C. The second sentence -- almost the very beginning -- of Velvel's Motion for an Interlocutory Appeal says the two aspects of the Procedures that he wishes to appeal "are highly material, of public interest and importance, and are nearly certain to be dispositive of results in the case." Ignoring this statement entirely, the Trustee, per Messrs. Sheehan and Hirschfield, pretends Velvel has ignored the standards courts use in determining whether to grant an interlocutory appeal. The Trustee, per counsel, also either ignores entirely the reasons given in Velvel's Motion as to why the objectionable provisions are material, important and controlling, or simply dismisses their importance and impact without any explanation or reason as to why they allegedly are unimportant.
The Trustee's Memorandum, per Messrs. Sheehan and Hirschfield, pretends that the procedures' limitations on discovery can "have no substantive impact on the litigants' legal rights." (Memorandum, p. 10.) The Memorandum having made such a statement, one would think it was submitted by a tyro fresh out of law school rather than by two highly experienced Wall Street lawyers. But the comment is pretense. Two veteran lawyers like Messrs. Sheehan and Hirschfield know that discovery often makes all the difference in a case. Indeed, the limitations on discovery which they prevailed upon this Court to accept were designed to do exactly that.

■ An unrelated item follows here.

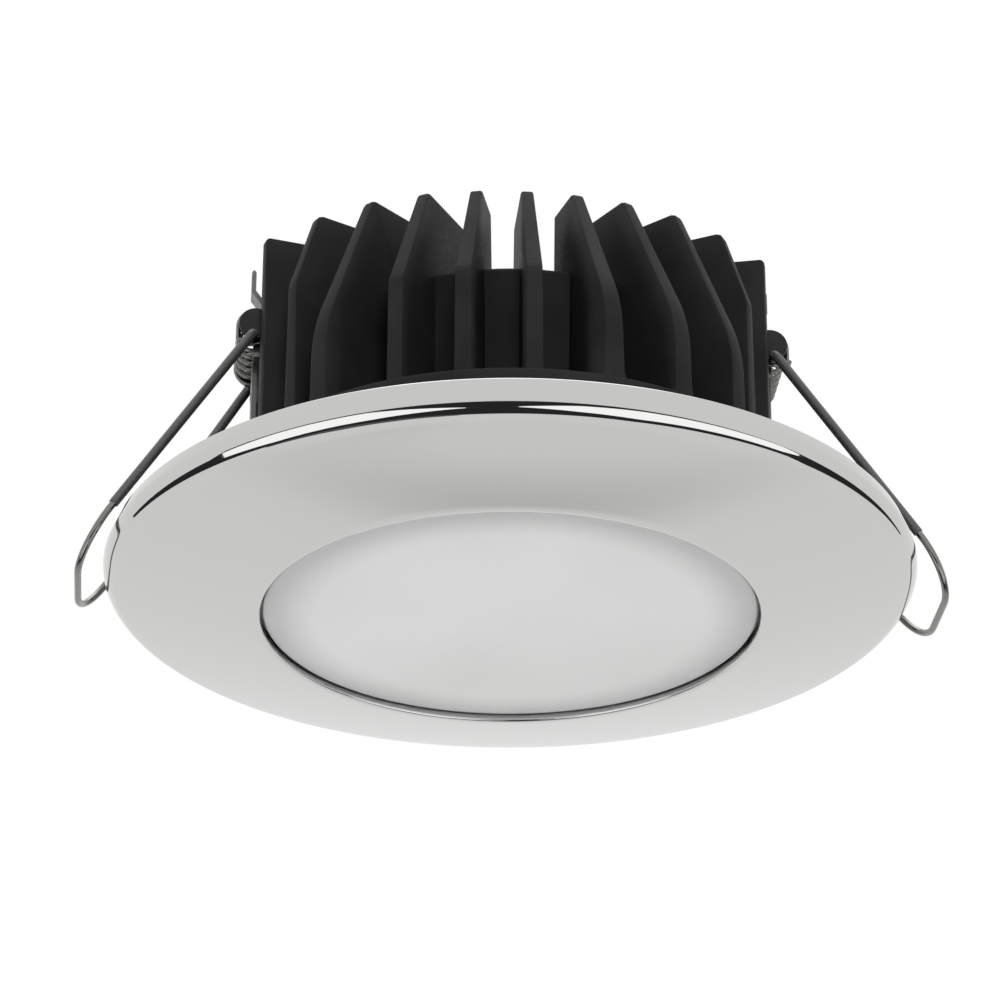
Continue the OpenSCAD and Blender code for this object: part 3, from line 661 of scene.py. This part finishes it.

The limitations on discovery are designed to preclude discovery on many of the crucial relevant issues of the case, and to prevent discovery of material that could lead to other highly relevant facts and issues. Such limitations are illegal. Oppenheimer Fund, Inc. v. Sanders, 437 U.S. 340, 351-52 (1978); Compudyne Corp. v. Shane, 244 F.R.D. 282, 283 (S.D.N.Y. 2007). The list of issues which are already known to be critical (even before discovery), or which discovery could show to be relevant and crucial, but on all of which discovery is barred, is impressive -- and is not even denied by the Trustee.